One useful approval scenario: suppose you are choosing between a $19 stock model with MOQ 300 and a $24 private-label version with MOQ 500. If your channel is discount retail and packaging is secondary, the $19 option may be the right approve choice. If your channel is branded e-commerce and repeat appearance matters, the $24 option may be cheaper over two reorders because it reduces relisting work, mixed packaging, and return friction. Price should follow channel economics, not ego.

If you are comparing several offers and need to formalize the next step, use a short OTF bulk inquiry form and request the same details from each supplier so the quotes are comparable.

Common pricing mistakes buyers make with OTF knives

  • Buying the sample, not the batch: one clean sample does not prove production consistency.
  • Ignoring defect handling: replacement terms matter because OTF failures are expensive to process.
  • Comparing unlike offers: stock packaging versus custom packaging is not the same quote.
  • Overcommitting to MOQ: a lower unit price can still produce a weaker inventory position.
  • Missing repeat-order drift: the first run may be stable while the second run changes parts or finish.
  • Confusing trader convenience with factory control: both can work, but the risk profile is different.

In short, a reasonable wholesale OTF knife cost is the one that holds up after sample review, batch QC, packaging detail, and landed-cost math are all included. For many buyers, that means mid-teens for basic volume programs, low-to-mid twenties for stronger mainstream private-label buying, and above that for tighter specs or more premium builds. The practical next action is to compare quotes by dependable sellable unit, then approve, test more, or reject based on evidence tied to the PO.

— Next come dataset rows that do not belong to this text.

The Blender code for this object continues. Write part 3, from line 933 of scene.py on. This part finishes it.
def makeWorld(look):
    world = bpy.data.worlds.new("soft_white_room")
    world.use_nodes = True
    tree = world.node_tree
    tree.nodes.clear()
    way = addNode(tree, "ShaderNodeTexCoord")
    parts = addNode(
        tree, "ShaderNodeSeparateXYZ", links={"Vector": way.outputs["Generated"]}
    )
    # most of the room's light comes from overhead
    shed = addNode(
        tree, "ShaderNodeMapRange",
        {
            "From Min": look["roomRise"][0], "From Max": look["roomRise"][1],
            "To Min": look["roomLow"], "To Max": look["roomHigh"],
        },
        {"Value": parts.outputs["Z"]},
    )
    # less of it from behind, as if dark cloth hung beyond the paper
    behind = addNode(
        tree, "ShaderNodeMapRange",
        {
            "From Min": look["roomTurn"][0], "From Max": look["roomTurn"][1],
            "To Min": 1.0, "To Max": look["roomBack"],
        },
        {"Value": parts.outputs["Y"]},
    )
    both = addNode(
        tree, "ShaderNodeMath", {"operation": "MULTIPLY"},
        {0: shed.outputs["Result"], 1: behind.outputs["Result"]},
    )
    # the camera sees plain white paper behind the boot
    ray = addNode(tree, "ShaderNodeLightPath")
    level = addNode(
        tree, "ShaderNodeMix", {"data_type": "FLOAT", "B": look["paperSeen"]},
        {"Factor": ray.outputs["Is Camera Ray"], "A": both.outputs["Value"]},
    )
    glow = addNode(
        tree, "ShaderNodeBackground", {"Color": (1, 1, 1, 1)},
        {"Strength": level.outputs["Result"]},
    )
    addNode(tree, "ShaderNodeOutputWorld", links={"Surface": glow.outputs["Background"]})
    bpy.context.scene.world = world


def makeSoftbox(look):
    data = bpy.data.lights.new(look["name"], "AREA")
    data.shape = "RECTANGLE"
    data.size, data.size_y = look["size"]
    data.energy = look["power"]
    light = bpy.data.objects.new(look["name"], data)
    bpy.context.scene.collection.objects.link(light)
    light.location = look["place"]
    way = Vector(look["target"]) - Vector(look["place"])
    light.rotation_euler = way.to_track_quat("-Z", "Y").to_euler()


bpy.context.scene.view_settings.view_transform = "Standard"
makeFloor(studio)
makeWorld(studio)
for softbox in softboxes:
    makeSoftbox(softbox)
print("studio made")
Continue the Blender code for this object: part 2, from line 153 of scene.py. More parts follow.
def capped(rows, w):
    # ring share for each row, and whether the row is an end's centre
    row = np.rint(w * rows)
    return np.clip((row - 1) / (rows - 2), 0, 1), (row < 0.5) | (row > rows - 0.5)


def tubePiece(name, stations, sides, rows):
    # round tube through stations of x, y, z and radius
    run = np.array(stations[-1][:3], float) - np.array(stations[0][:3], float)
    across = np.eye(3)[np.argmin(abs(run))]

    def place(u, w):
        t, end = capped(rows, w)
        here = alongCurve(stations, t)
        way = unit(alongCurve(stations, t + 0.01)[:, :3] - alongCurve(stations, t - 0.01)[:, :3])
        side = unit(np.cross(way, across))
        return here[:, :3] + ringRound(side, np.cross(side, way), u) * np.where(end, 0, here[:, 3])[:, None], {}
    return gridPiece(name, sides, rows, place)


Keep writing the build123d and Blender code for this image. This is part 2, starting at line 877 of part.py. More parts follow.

FAQ: Is a very low OTF wholesale quote always a bad sign?

Not always, but it is a reason to inspect more closely. It may reflect old stock, simpler materials, or high MOQ efficiency. It may also signal weaker mechanism parts, looser finish standards, or missing packaging costs.

FAQ: What MOQ is normal for wholesale OTF knives?

It varies by model and customization level, but stock programs often start in the low hundreds per SKU, while private-label runs usually require higher MOQs because of packaging, logo setup, or dedicated production planning.

FAQ: Should I pay more for better QC on OTF knives?

Usually yes. OTF knives have a mechanism that can create returns if action quality is inconsistent. Paying slightly more for tighter inspection often saves money after the goods arrive.

FAQ: How many samples should I test before placing a PO?

For a stock model, one to three samples is common, especially if you want to compare finish or action consistency. For private-label or higher-volume orders, buyers often test a pre-production confirmation sample as well.